>> start

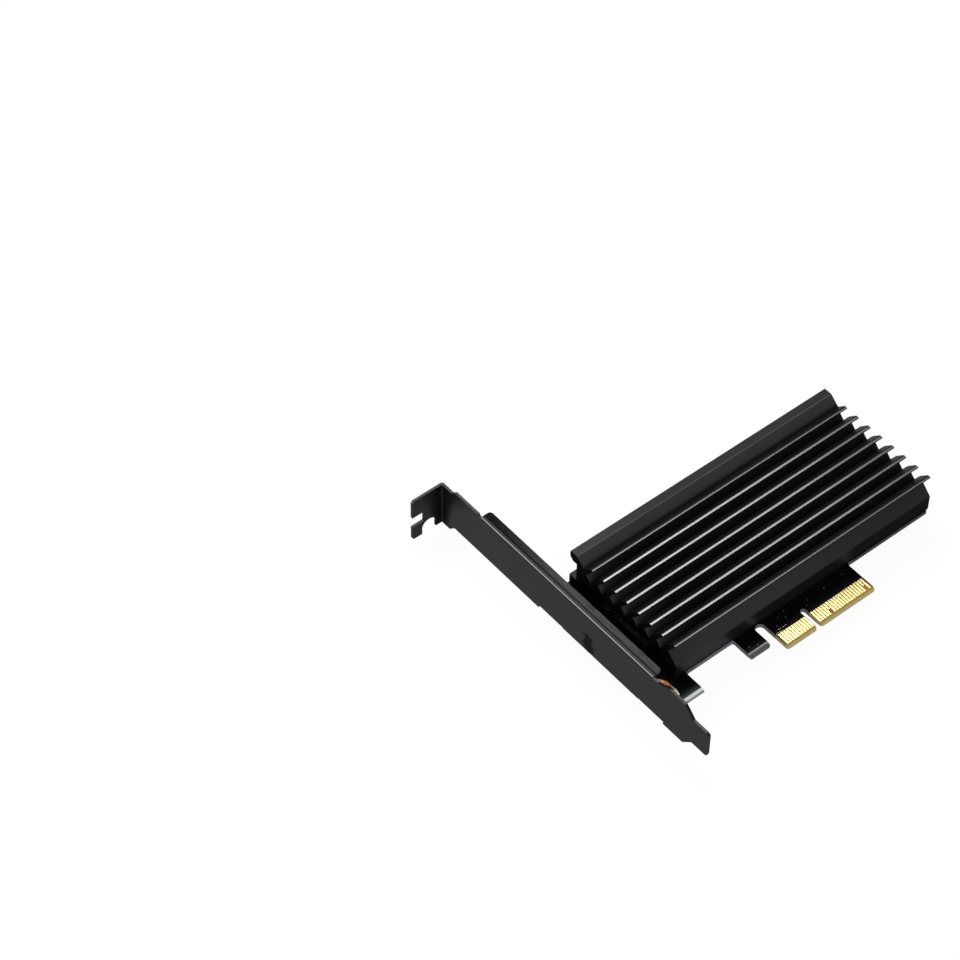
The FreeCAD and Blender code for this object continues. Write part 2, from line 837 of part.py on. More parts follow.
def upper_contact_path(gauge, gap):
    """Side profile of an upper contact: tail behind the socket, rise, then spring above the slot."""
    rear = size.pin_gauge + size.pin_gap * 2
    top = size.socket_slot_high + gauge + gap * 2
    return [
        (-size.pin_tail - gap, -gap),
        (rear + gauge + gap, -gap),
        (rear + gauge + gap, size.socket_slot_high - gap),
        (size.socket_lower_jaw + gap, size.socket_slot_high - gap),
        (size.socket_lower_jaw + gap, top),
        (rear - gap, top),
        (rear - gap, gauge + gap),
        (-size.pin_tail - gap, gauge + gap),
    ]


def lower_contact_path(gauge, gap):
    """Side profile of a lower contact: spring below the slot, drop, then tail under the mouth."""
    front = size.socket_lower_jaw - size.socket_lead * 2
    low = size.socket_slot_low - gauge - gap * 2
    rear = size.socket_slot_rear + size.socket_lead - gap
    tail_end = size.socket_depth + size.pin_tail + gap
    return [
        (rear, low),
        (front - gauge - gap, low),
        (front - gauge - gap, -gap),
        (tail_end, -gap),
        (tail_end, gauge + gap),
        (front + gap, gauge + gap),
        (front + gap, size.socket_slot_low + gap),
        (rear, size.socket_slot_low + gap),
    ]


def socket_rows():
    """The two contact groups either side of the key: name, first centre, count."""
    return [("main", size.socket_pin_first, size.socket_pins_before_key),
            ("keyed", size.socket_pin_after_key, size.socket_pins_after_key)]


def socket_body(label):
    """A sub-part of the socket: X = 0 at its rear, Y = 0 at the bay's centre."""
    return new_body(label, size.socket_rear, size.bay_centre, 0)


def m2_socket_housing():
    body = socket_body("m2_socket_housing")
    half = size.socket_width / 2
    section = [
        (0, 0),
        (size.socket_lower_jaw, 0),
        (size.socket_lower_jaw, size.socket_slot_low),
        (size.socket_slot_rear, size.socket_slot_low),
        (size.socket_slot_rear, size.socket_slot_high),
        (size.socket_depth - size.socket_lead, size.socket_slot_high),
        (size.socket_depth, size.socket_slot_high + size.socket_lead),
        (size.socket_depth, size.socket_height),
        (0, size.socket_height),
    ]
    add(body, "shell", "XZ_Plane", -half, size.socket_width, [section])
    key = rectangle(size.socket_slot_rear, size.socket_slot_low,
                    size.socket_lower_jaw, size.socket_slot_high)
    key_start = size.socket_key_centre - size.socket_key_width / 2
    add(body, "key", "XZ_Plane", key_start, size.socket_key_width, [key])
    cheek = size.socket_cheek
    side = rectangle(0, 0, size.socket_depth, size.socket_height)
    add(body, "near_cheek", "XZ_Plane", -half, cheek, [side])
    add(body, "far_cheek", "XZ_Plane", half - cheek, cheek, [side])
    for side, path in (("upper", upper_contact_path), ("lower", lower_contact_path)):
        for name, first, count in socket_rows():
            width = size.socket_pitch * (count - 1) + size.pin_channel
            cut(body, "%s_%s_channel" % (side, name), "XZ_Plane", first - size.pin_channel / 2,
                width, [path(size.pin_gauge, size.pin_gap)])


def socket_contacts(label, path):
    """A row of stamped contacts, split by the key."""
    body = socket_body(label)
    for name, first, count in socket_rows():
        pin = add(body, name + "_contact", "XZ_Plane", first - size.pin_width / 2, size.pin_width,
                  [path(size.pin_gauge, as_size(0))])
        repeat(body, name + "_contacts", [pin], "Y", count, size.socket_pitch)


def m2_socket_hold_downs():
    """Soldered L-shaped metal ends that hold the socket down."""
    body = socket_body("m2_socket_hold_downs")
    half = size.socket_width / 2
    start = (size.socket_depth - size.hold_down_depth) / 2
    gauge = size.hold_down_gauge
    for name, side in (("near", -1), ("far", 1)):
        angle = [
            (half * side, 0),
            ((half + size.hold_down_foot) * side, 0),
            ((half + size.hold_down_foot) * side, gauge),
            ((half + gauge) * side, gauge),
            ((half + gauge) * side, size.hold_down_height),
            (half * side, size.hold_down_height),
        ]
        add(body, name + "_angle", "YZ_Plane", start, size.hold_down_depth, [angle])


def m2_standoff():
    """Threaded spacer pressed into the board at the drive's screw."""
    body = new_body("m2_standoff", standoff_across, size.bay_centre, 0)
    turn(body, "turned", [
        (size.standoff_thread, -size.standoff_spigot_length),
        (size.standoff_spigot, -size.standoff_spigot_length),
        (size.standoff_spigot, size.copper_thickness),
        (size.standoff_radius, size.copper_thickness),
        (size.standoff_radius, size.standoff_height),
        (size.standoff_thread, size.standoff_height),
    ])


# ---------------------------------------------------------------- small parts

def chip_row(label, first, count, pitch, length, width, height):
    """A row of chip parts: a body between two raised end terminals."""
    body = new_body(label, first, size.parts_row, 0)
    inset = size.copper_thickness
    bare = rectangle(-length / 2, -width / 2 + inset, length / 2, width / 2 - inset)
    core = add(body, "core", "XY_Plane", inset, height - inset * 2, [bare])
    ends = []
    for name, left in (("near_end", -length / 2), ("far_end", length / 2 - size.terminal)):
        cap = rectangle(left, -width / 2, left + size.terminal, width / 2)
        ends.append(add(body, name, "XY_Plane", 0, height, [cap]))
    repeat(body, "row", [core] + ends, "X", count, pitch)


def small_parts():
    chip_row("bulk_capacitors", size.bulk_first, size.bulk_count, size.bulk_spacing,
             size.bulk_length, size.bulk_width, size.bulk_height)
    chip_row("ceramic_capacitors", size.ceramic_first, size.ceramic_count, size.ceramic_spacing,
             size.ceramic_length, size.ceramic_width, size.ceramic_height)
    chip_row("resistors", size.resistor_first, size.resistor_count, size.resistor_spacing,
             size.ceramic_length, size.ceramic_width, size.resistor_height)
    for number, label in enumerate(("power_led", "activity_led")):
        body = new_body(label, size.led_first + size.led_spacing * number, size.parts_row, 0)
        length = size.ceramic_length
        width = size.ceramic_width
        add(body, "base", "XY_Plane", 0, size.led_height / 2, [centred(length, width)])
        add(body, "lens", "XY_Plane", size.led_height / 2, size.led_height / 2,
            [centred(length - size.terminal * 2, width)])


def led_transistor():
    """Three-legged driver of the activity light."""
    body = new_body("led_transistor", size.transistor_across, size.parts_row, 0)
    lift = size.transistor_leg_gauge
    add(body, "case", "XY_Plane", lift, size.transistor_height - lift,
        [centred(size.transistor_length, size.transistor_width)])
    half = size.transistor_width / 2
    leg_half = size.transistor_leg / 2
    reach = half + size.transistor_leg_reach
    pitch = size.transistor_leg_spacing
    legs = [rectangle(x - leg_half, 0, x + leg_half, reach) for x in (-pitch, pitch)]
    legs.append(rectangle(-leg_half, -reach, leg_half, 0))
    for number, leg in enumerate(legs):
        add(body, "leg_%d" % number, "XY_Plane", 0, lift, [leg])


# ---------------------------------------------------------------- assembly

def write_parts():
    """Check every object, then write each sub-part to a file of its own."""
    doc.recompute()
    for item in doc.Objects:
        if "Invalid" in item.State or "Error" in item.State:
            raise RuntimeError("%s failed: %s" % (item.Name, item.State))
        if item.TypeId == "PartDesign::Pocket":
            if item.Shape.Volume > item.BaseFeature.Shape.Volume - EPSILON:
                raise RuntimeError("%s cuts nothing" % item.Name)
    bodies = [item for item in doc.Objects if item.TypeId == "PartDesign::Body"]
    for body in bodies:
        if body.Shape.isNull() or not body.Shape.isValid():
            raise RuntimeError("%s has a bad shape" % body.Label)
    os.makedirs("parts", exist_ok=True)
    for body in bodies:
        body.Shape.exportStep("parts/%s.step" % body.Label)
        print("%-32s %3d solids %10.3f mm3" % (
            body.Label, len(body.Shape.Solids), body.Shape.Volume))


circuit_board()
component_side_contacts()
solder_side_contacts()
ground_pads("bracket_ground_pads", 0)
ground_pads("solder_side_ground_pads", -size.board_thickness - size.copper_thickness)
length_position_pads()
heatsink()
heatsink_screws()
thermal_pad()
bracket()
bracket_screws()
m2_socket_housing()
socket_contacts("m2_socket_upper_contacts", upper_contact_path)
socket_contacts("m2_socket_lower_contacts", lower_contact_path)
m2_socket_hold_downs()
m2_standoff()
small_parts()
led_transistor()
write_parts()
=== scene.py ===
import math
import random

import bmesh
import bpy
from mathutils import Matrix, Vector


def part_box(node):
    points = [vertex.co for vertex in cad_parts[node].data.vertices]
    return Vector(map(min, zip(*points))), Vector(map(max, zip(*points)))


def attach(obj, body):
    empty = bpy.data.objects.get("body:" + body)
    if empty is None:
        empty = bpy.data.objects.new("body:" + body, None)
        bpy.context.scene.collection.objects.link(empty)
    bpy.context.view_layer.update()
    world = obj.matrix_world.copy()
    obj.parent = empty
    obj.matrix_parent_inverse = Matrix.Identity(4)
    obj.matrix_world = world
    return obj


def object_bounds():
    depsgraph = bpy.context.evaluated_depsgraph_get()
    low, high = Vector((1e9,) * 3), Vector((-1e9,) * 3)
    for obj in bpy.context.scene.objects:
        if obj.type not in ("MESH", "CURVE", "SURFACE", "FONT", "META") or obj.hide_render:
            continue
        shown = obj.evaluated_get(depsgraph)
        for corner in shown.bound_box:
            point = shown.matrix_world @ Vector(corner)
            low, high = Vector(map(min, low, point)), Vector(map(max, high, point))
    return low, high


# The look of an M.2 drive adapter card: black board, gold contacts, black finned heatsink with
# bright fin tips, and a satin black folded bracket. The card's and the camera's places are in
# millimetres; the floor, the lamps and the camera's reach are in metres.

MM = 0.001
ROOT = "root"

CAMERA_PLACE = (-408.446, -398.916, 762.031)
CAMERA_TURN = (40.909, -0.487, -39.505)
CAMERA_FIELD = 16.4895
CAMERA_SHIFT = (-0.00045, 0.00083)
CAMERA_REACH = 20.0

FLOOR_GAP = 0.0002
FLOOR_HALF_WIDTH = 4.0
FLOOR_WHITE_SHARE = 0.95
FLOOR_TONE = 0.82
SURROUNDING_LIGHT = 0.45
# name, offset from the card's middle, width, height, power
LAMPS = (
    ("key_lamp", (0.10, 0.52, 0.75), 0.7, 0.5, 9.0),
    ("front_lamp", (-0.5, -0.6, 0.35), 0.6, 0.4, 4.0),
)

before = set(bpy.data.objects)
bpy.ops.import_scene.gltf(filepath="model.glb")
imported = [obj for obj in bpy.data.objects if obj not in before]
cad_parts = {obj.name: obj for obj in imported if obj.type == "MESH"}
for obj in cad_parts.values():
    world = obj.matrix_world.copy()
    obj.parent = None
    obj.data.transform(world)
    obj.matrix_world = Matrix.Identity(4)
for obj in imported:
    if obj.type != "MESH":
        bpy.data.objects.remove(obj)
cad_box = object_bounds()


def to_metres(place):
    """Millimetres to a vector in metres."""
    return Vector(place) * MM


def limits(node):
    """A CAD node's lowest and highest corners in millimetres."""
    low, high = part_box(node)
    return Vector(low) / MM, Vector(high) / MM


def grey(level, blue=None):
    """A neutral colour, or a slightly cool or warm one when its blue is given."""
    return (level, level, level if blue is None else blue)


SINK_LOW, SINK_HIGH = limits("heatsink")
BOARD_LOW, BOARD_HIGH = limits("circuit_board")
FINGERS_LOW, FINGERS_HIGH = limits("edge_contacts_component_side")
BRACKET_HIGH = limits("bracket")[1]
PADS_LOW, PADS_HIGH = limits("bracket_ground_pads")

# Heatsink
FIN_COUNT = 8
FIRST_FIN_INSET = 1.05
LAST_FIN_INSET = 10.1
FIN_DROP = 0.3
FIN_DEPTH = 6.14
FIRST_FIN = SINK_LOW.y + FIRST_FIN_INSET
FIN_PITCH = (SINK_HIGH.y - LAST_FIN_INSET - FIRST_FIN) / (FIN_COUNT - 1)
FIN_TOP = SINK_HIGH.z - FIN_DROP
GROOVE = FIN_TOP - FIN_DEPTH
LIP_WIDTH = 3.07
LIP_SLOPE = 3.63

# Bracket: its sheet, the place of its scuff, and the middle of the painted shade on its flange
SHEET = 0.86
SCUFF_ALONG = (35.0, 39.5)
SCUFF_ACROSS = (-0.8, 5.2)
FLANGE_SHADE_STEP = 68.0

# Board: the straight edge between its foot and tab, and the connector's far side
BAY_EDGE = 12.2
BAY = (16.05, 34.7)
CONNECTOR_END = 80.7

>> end

### TASK REQUIREMENTS
Of the lines above, copy each that contains "from".

### TASK RESPONSE
The FreeCAD and Blender code for this object continues. Write part 2, from line 837 of part.py on. More parts follow.
from mathutils import Matrix, Vector
# name, offset from the card's middle, width, height, power